The amended petition differs from the original (17 FED. REP. 880) in stating that the plaintiff presented himself and ticket at the business office of the defendant's “authorized agent” at Hot Springs, his 327original destination, “during business hours, and a reasonable time before the time of departure of its train for St. Louis that plaintiff desired to take and did take, and was ready and willing, and then and there offered, to identify himself as the original purchaser of said ticket,” etc., but that there was no authorized agent there, and that none appeared before the departure of the train which the plaintiff desired to and did take.

For opinion on motion to remand, see 19 FED. REP. 849.

E. P. Johnson and William M. Eccles, for plaintiff.

Bennett Pike, for defendant.

BREWER, J., (orally.) The question in this case has been argued the third time in this court. I do not see that this amended petition changes the substantial facts in any respect. It still appears, as heretofore, that the plaintiff purchased a ticket called a round-trip ticket from here to Hot Springs and return. That ticket contained an express contract, which in terms provided that it should be presented to the station agent at Hot Springs, and by him stamped upon the back, after being satisfied that the person presenting it was the person to whom the ticket was issued. It was a limited ticket with special rates. Upon that ticket the plaintiff went to Hot Springs, no objection being made. He was ready to return, but the agent not being present at the ticket office at Hot Springs, the ticket was not presented to him, the holder was not identified, nor the ticket stamped by him. With that ticket unstamped, without any identification, the plaintiff started to come back to St. Louis. He rode from Hot Springs to Malvern without objection, but from Malvern, coming this way, upon the Iron Mountain road, the conductor objected and refused to take that ticket. The plaintiff was removed from the train, and he brings this action to recover damages for the expulsion.

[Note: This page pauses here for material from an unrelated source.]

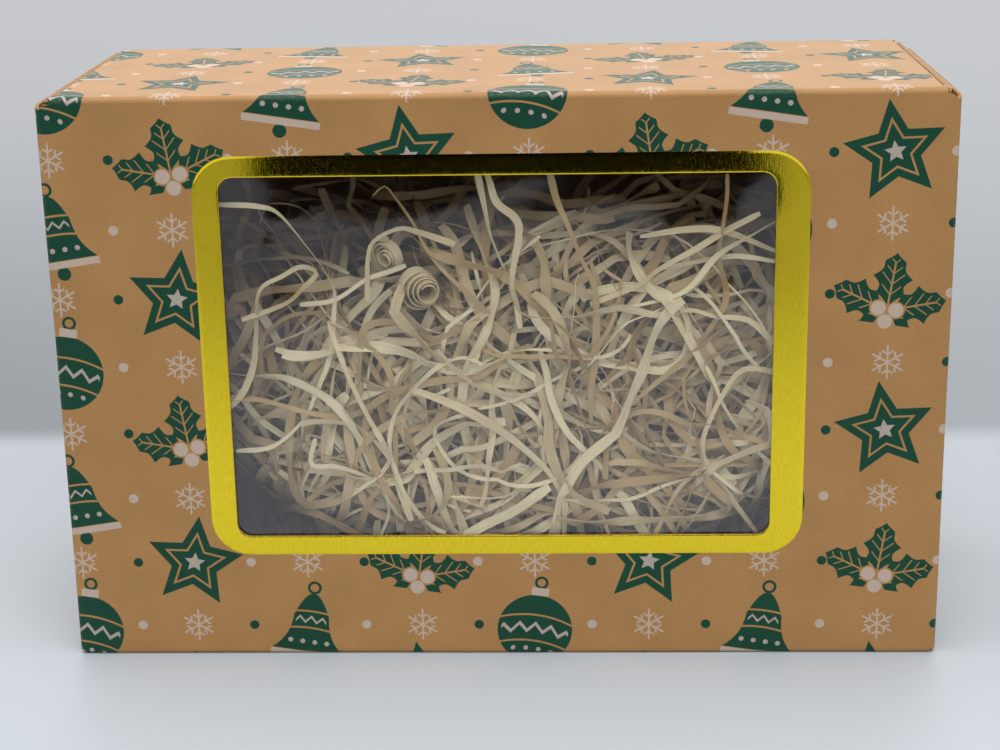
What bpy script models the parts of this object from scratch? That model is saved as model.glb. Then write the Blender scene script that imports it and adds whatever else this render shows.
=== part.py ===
"""A printed kraft gift box for Christmas Eve: a folded tray with a hinged window lid.

The closed box stands on the lid's front flange with the window facing -Y, as it is shown
in a shop. The lid opens about the fold along the top front edge. Metres, +Z up, origin in
the middle of the footprint.
"""

from math import cos, hypot, pi, radians, sin, tau

import bmesh
import bpy
from mathutils import Vector

# Closed box
box_width = 0.380
box_height = 0.250
box_depth = 0.145

# Board, folds and the clearances between pieces
board = 0.0015
fold_radius = 0.002
hinge_radius = 0.0025
joint_gap = 0.0003
tray_clearance = 0.0005
rim_gap = 0.0008
fold_steps = 6
corner_steps = 6

# Lid
window_side_border = 0.074
window_top_border = 0.034
window_bottom_border = 0.056
window_radius = 0.006
foil_side_band = 0.013
foil_end_band = 0.009
foil_shift_x = 0.0015
foil_shift_z = 0.0003
foil_radius = 0.017
foil_recess = 0.00025
foil_thickness = 0.00015
foil_edge_gap = 0.0002
shoulder = 0.002
panel_corner = 0.0005
flange_setback = 0.002
flange_corner = 0.010
flange_foot_gap = 0.0003
ear_length = 0.0027
notch = 0.0022
glue_tab_length = 0.045
glue_tab_setback = 0.0095
glue_tab_taper_share = 0.78

# Film behind the window
film_overlap = 0.010
film_thickness = 0.0002
film_radius = 0.008
adhesive_thickness = 0.0001
adhesive_inset = 0.0015
adhesive_width = 0.006
film_gap = 0.0001

# Tray
side_wall_inset = 0.0008
rim_leg = 0.0005
corner_tab_length = 0.060
corner_tab_setback = 0.0053
corner_tab_taper_share = 0.85
lock_tab_width = 0.040
lock_tab_spacing = 0.130
slot_clearance = 0.0003
cut_overrun = 0.002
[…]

I dissent entirely from the construction placed upon the ticket by counsel at this time, and now for the first time. Heretofore it was conceded that the ticket required upon its face an indorsement stamped by the station agent at Hot Springs. This time counsel seems to claim that it did not require anything of the kind. I think it did. The language is plain.

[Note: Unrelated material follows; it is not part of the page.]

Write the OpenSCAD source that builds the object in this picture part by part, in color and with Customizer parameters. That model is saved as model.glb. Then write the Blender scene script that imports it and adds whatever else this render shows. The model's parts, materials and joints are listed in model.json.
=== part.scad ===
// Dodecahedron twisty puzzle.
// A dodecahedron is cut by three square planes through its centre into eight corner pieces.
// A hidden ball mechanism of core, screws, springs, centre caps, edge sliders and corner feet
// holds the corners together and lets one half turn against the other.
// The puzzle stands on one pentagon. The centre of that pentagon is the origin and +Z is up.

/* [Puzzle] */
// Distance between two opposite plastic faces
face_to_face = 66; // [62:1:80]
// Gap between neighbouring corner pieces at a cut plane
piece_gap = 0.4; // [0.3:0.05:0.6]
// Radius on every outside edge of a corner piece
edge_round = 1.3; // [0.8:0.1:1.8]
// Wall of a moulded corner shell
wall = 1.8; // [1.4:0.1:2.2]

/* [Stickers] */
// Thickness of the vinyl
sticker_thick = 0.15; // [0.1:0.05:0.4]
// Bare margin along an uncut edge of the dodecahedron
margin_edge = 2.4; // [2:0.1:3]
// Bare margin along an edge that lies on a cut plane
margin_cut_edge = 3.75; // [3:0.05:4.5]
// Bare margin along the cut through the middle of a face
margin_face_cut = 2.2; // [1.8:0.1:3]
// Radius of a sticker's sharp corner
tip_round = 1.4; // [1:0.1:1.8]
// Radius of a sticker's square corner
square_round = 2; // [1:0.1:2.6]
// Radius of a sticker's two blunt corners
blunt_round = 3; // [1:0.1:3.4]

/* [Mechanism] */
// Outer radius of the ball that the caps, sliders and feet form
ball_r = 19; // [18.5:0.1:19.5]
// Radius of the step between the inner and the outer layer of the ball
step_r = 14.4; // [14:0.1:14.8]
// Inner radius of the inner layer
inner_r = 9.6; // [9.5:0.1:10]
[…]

The authorities which have been cited by counsel do not come up to this case, for here, when the plaintiff took that ticket he entered into an express contract. It is not a question of implied contract, or of rights independent of a contract. The plaintiff took that ticket, signing it at the time he took it, thereby creating an express contract between him and the railroad company, by which the ticket was to be good for a return passage when, and only when, indorsed by the agent at Hot Springs, and when the owner and holder had been identified there to his satisfaction. The conductor, when the ticket was presented, saw no stamp upon it. The plaintiff had not been identified, and the rules of the company, binding upon him as a conductor, required him to remove the party unless he paid his fare. Now, can 328it be that the railroad company is responsible because the conductor did that which, by the rules of the company,—reasonable rules, too,—in pursuance of his duty, he ought to have done? Grant that there was an implied contract that the station agent should have been at the Hot Springs depot. If the plaintiff had sued for a breach of that contract, and had asked the amount which he was compelled to pay in order to purchase a return ticket, then a very different question would have arisen. But here he relies on the fact that the expulsion from the train was unlawful, because the conductor ought to have taken his statement instead of that evidence which was provided by the contract, viz., identification and the stamp of the agent at Hot Springs.

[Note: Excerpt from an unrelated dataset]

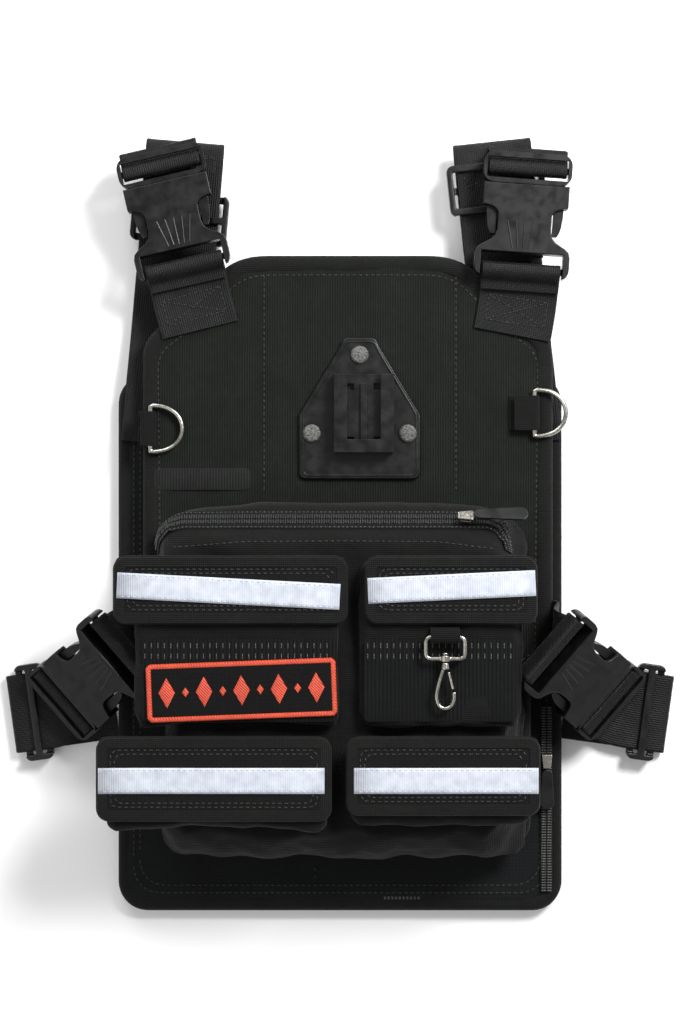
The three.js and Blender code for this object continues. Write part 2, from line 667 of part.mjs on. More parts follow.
// A shoulder strap runs up from the back panel along a leaning line, folds forward at the top
// and ends as a free tail; the short loop from the plug is sewn to it under the fold.
function shoulder(rig, name, options) {
  const { at, turn, low, high, tailLength, anchorEnd } = options;
  const frame = buckle(rig, `shoulder_${name}`, at, turn, 0);
  const panelTop = FRONT_TOP + GAP + WEB.thick / 2;
  const wrap = folded(frame, wrapPath(0, -1));
  const sewn = anchorEnd.map(([x, y, angle]) => [vec(x, y, panelTop + 0.1), heading(angle)]);
  piece(rig, `anchor_strap_shoulder_${name}`, geometryOf(ribbon([...wrap, ...sewn], 34)),
    FINISH.webbing);

  const rise = high.clone().sub(low).normalize();
  const across = vec(rise.y, -rise.x, 0);
  const onLine = (y, z) => [low.clone().addScaledVector(rise, (y - low.y) / rise.y).setZ(z), across];
  const between = BACK.thick + GAP + WEB.thick / 2;
  const back = [onLine(128, between), onLine(168, between), onLine(178, 12.2), onLine(200, 10)];
  const fold = [onLine(280, 10), onLine(high.y - 9, 10), onLine(high.y - 3, 11),
    onLine(high.y - 1, 14.5), onLine(high.y - 3, 18), onLine(high.y - 9, 19)];
  const tail = [onLine(high.y - tailLength * 0.6, 19), onLine(high.y - tailLength, 19)];
  const main = ribbon([...back, ...fold, ...tail], 46);
  const sewnEnd = inFrame(frame, BUCKLE.outer + 7, 0).setZ(18.6);
  const loop = ribbon([...folded(frame, wrapPath(BUCKLE.inner, 1).slice(0, -1)),
    [inFrame(frame, BUCKLE.outer + 3, -8), acrossOf(frame)], [sewnEnd, acrossOf(frame)]], 28);
  piece(rig, `strap_shoulder_${name}`, geometryOf(main.add(loop)), FINISH.webbing);
  return { onLine, lean: THREE.MathUtils.radToDeg(Math.atan2(-rise.x, rise.y)) };
}

function shoulders(rig) {
  const left = shoulder(rig, 'left', {
    at: vec(-98.9, 240.6, SHOULDER_Z),
    turn: 13,
    low: vec(-112, 171, 0),
    high: vec(-99, 322, 0),
    tailLength: 48,
    anchorEnd: [[-94.5, 221, 13], [-91, 208, 17], [-89, 200, 20]],
  });
  glide(rig, 'shoulder_left', GLIDE.height, left.onLine(273, 10)[0], left.lean);
  const right = shoulder(rig, 'right', {
    at: vec(114.6, 237.4, SHOULDER_Z),
    turn: -4,
    low: vec(113, 171, 0),
    high: vec(97, 322, 0),
    tailLength: 78,
    anchorEnd: [[113, 218, -6], [111, 205, -10], [109.5, 197, -14]],
  });
  glide(rig, 'shoulder_right', GLIDE.height, right.onLine(292, 19)[0], right.lean, 180);
}

// A side strap drops from the socket beside the pouch to the floor, folds and runs back.
function sideStrap(rig, name, way, x) {
  const frame = buckle(rig, name, vec(x, -2, 60), way * -131, SIDE_TILT);
  const edge = FRONT.x + way * (FRONT.halfWidth + GAP + WEB.thick / 2 + 0.3);
  const upright = vec(0, -way, 0);
  const wrap = [[9.2, -11], [5.6, -5], [4, 0], [2.6, 3.1], [0, 3.8], [-2.8, 2.9], [-3.6, 0],
    [-3.2, -4.5], [-1.2, -9]];
  piece(rig, `anchor_strap_${name}`, geometryOf(ribbon([...folded(frame, wrap),
    [vec(x - way * 2, -1, 44), acrossOf(frame)], [vec(edge + way * 1.5, 2, 34), upright],
    [vec(edge, 3, 24), upright], [vec(edge, 3, 15), upright]], 40)), FINISH.webbing);

  const slope = 0.14;
  const across = vec(-slope, -way, 0).normalize();
  const start = BACK.width / 2 + 4;
  const onFloor = (reach, z) => [vec(way * reach, -37.6 - (reach - start) * slope, z), across];
  const tip = 212;
  piece(rig, `strap_${name}`, geometryOf(ribbon([...folded(frame, wrapPath(BUCKLE.inner, 1)),
    onFloor(tip - 25, 8.6), onFloor(tip - 15, 8.4), onFloor(tip - 5, 8.4), onFloor(tip - 1.4, 7.2),
    onFloor(tip - 0.4, 4.8), onFloor(tip - 1.4, 2.4), onFloor(tip - 6, 1.3), onFloor(180, 1.2),
    onFloor(start, 1.2)], 64)),
  FINISH.webbing);
  glide(rig, name, GLIDE.keeper, onFloor(tip - 15, 8.4)[0], way * -98);
}

function sides(rig) {
  sideStrap(rig, 'side_left', -1, -136);
  sideStrap(rig, 'side_right', 1, 132);
}

const group = new THREE.Group();
backPanel(group);
frontPanel(group);
pouch(group);
pocketsAndFlaps(group);
patch(group);
mainZip(group);
backZip(group);
dock(group);
dRing(group, 'left', -120.5, 137, -8);
dRing(group, 'right', 123.5, 147, -16);
snapHook(group);
shoulders(group);
sides(group);

export default group;
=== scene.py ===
# Looks for a responder's chest rig lying on its back: padded cloth, webbing, buckles and trim,
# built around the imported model. Sizes are in millimetres and turned into metres by mm().
import json
import math

import bmesh
import bpy
from mathutils import Matrix, Vector, noise
from mathutils.bvhtree import BVHTree

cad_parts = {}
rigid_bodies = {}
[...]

It certainly would introduce a very uncertain rule of procedure if a conductor could not rest upon the faith of the ticket which is presented to him; if he is bound to act as a judicial tribunal, and take testimony and inquire into the excuses or reasons for the non-perfection of a ticket which is presented to him. The party took the ticket upon the face of which was the express stipulation that before it should be good for a return passage the holder should be identified by the agent at Hot Springs, and he should stamp that ticket on the back. Now, the party says: “Why, I wanted to prove to the railroad conductor that I was the man—the party who took that ticket in the first instance.” Can the courts cast upon the conductor the duty of entering upon a judicial investigation? Of course the conductor could not at the instant secure counter-testimony, and he would be bound to take the statement of the party as to the facts of the case independent of the express language of the ticket. I do not think that the conductor is bound to do anything of the kind. I think he has a right to rely upon the language of the contract as expressed in the ticket. If the party was injured by the negligence or wrong of somebody else, he should have paid his fare back and then sued to recover the amount which he had been compelled to pay owing to the omission, negligence, or misconduct of the agent at Hot Springs.

As I said, this is the third time this question has been presented by demurrer, and while the petition has been changed from time to time, yet the substantial facts still remain to-day as they were in the first instance. The demurrer will be sustained.

The party, of course, will have his exceptions. Judgment will be found for the defendant, and as the ad damns clause is over $5,000, he can take it to the supreme court of the United States, and there settle the question which by it has not yet been determined definitely. It has been determined one way and another by the courts of the different states, but the question whether a conductor is justified in acting on the letter of the ticket presented to him, or is bound to take the statement of the passenger as to matters concerning which the ticket makes express provision, and whether, if he mistakes, the company is responsible, has not yet been settled by the supreme court of 329the United States, but can be settled in this case if the plaintiff desires.

The demurrer will be sustained, and judgment entered for the defendant.

1 Reported by Benj. F. Rex, Esq., of the St. Louis bar.